CSE130 LECTURE NOTES

December 8, 1999
 
 

ADMINISTRATION

See the main web page for announcements regarding Friday and Monday sections.
 
 

A MORE COMPLICATED EXAMPLE IN ADA

Here is last Monday's example extended to allow the producer to get ahead of the consumer, using a buffer of items that have been produced but not yet consumed.

Remember that in Ada, a task specification looks like an abstract type (ADT) specification. The outside world (i.e. any other task) interacts with a task by calling its "entries".

task body buffer is
    size: constant integer := 10;
    b: array (1..size) of item;
    n: integer range 0..size := 0;
    inloc, outloc: integer range 1..size := 1;
begin
    loop
        select
            when n < size =>
                accept give (x: in item) do
                    b(inloc) := x;
                end give;
                n := n+1;
                inloc := (inloc mod size) + 1;
            or when n > 0 =>
                accept take (x: out item) do
                    x := b(outloc);
                end take;
                n := n-1;
                outloc := (outloc mod size) + 1;
        end select;
    end loop;
end buffer;
Note that "off by one" mistakes are easy in the code above. Ada helps in detecting these mistakes by allowing precise, explicit subranges for integer variables.
 
 

THE "RENDEZVOUS" IDEA

"Rendezvous" is a French word that means "appointment". The idea is that when two threads want to communicate, they need to set up an appointment, i.e. they need to synchronize.

Synchronization means reaching the same point at the same time. One thread must do a "send" at the same time (or immediately before) the other does a "receive".

An Ada rendezvous is like a telephone call: during the rendezvous the caller and the callee are synchronized. The caller chooses the callee and knows which task this is. The callee does not know who the caller is.

A caller can be a hardware interrupt or a trap (i.e. an interrupt generated by low-level software).

Execution of the caller of an entry is suspended while the callee is executing code between the accept line and the corresponding end.

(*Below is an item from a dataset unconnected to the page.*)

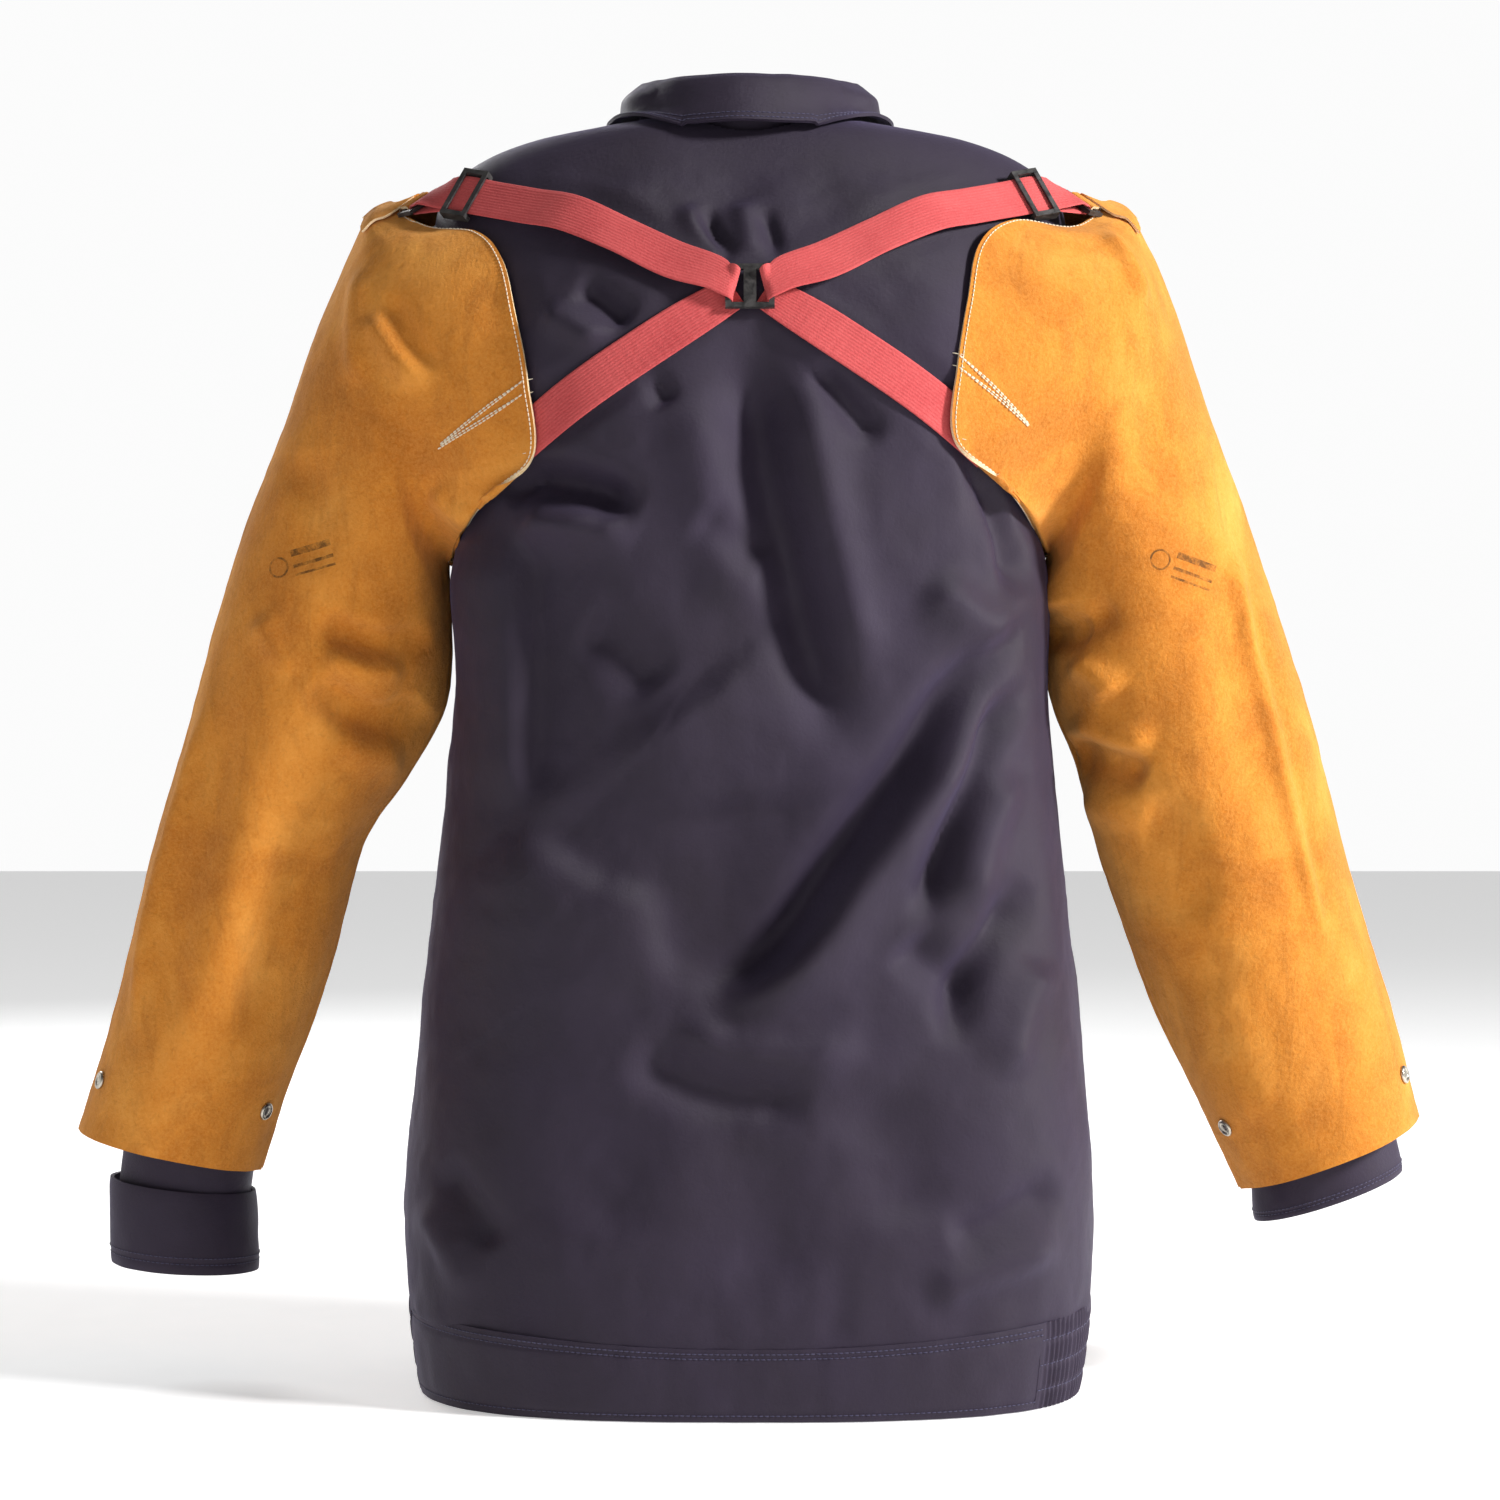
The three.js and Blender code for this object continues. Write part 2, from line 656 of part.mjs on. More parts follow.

"Mutual exclusion" means that only one thread at a time can have access to a resource.  Concurrent programming always involves mutual exclusion.  Mutual exclusion can be guaranteed if a resource is only manipulated inside accept blocks.
 
 

TASK TYPES

Since a task is similar to an object, it makes sense to have sets of tasks, which are similar to classes.  It also makes sense to have pointers to tasks, and to create tasks dynamically, i.e. at run-time.  In Ada we can write
task type printer is
    entry init(id: string);
    entry print(s: string);
end printer;

task body printer is
    ...
begin
    accept init(id: string) do
        ...
    end init;
    ...
end printer;

type printerptr is access printer;
p := new printer;  p.init("123.456.000.000");
q := new printer;

Note that in Ada pointers are dereferenced automatically when this makes sense from the syntactic context.
 
 

SHARED MEMORY VERSUS PASSING MESSAGES

The Ada approach to tasking is high-level.  It generalizes both shared-memory and message-passing approaches to concurrent programming. As a high-level approach to parallel programming, it is not clear how to implement Ada tasking very efficiently.  On different computers, the most efficient implementation method may be very different.

In general, message-passing can be implemented using shared memory: first the sender sets the value of a variable to be the message, then the receiver uses the variable.

Conversely, shared memory can be simulated using message-passing, with a third thread.
 
 

MUTUAL EXCLUSION

Mutual exclusion is the foundation of correct concurrent programming.  With shared memory, if two processes try to make an assignment to a variable at the same time, the result would be chaos.

An operation is called atomic if it is guaranteed to be performed "all or nothing", i.e. with mutual exclusion.

Typically the most primitive concurrent programming operation, implemented in hardware, is "test and set". In pseudo-code this operation on a shared register X is

if X == 0 then { X := 1; return 0 }
else return 1
"Test and set" is implemented by the CPU in hardware to be atomic. It can be used to build more complicated atomic operations.
 
 

THE DATABASES APPROACH TO HIGH-LEVEL CONCURRENT PROGRAMMING

Compare to the ACID properties of database transactions: If the database system guarantees that a piece of code labeled as a transaction has the atomic, isolated, and durable properties.  The program chooses which pieces of code are large enough to be considered consistent.  S/he encloises these blocks with keywords like begin and commit.  Anywhere inside the block the programmer can write rollback.

See The four ACID properties by Jim Gray.